Research an artist’s statement of an artist who’s work appeals to you.

An assignment that I always require of any student that is interested in pursuing art at the college level, is to research contemporary artists that they respond to.  A lot of students will have artists that they are fans of, and so I would have students research one artist they know, and one artist that they discover over the course of the semester.  Students would then analyze not only the work, but the artist statements as well.  The text complexity will vary based on the artist a student chooses to research, and the end goal will be for students to begin their own personal “catalog” of artists that they can refer to and reference in not only their own works, but writings as well.  This research can take place in a trip to a museum, research online or even visiting artist series offered by the local colleges (often for free).  The more a student is able to research their contemporaries, the stronger their artistic voice becomes.

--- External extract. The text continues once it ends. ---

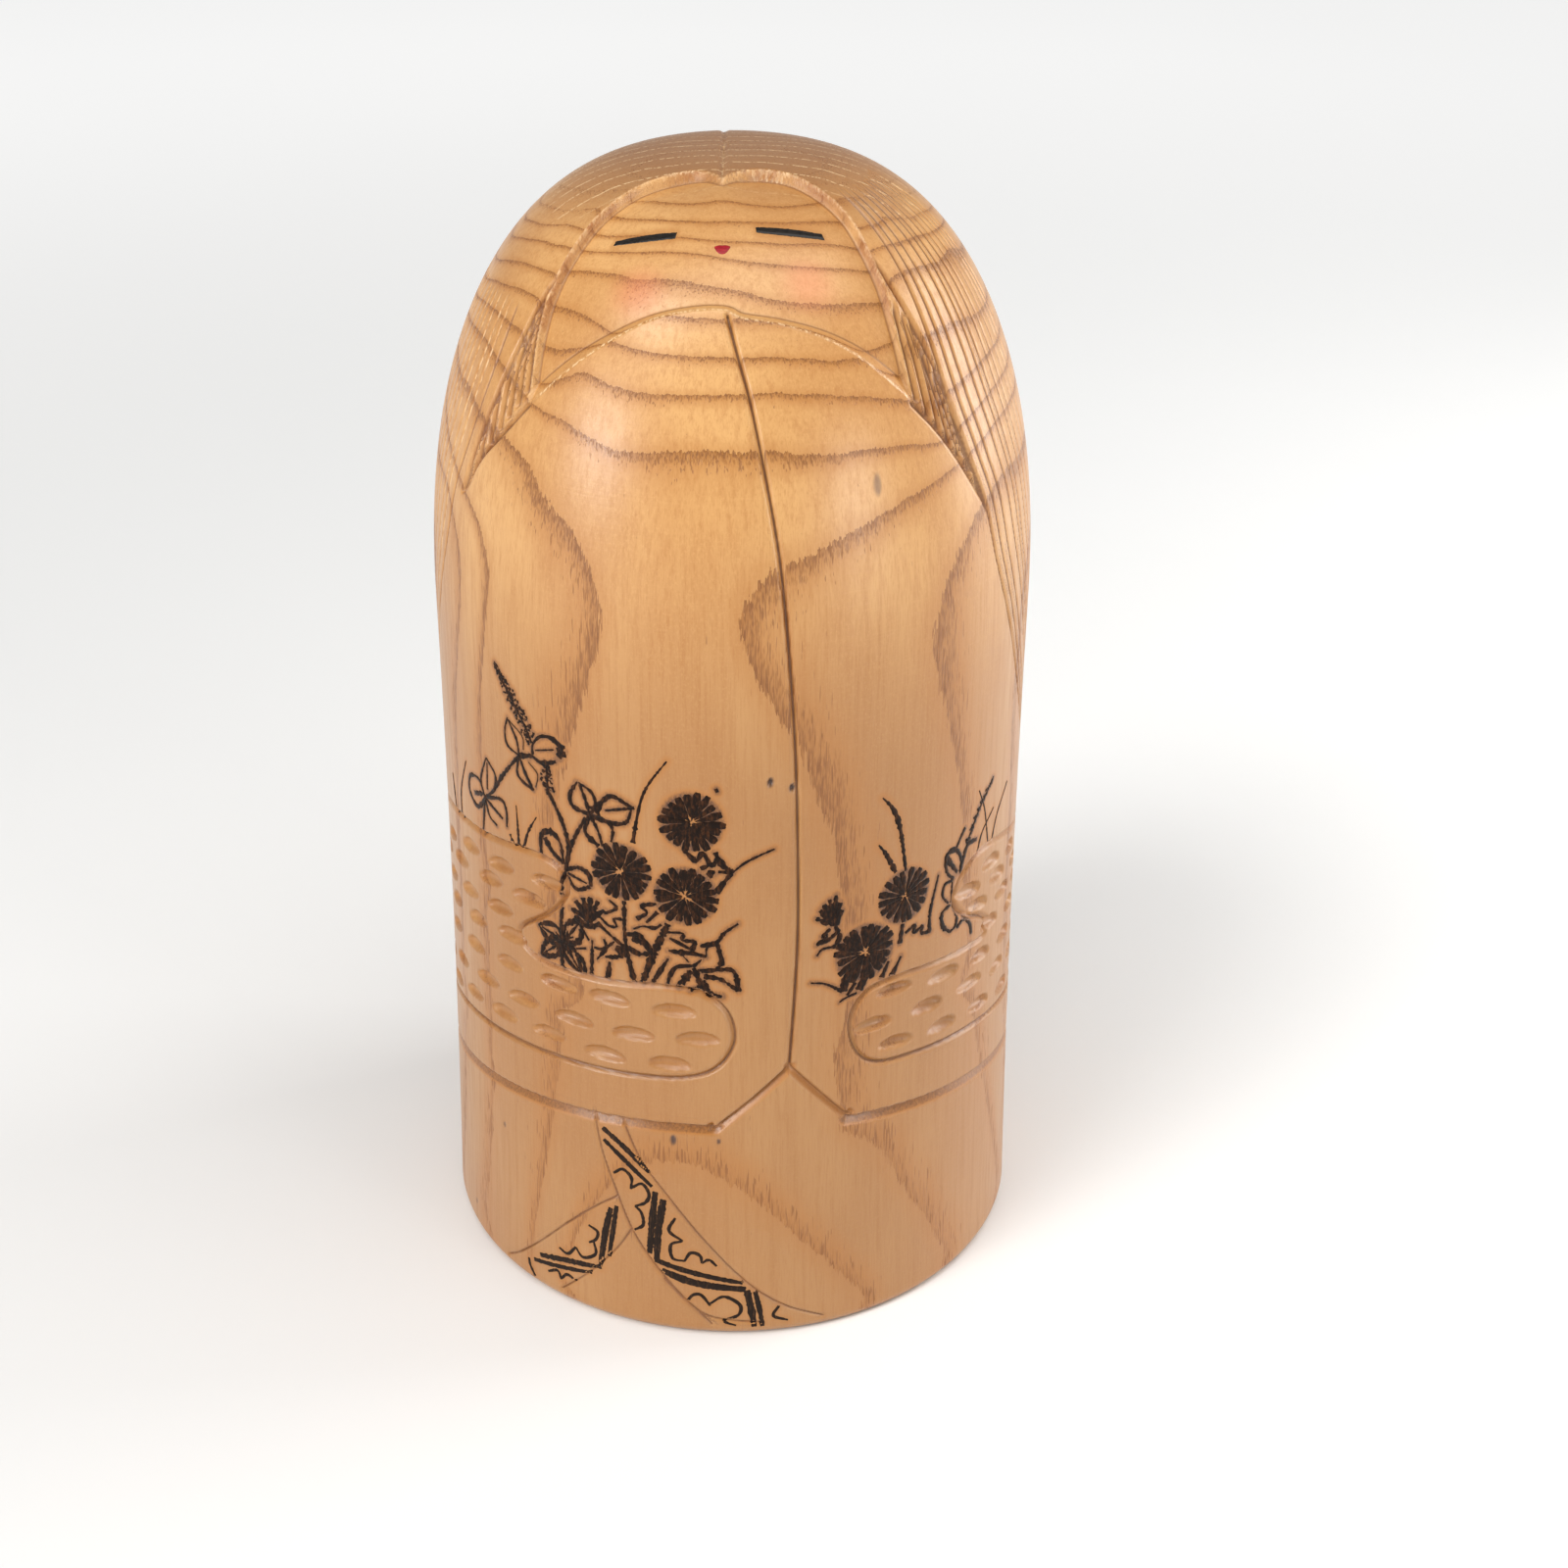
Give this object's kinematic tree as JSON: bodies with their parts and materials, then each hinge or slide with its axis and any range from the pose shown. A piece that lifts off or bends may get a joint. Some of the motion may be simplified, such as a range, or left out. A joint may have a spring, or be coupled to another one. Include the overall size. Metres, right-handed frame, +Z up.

Students will share their findings, summarizing the purpose behind a respected artist’s work, and finding common connections between that contemporary artist and their own processes when creating work.  Prompts could include:

“How is your work similar to your chosen artist? How is it different?”
“What are the techniques the artist uses to create their work?””How do these techniques compare to what you have been using in class? How would you experiment with a technique that is different than your own?”
“What is their audience for the work?  Who is your audience for your work?  How are they similar/different?”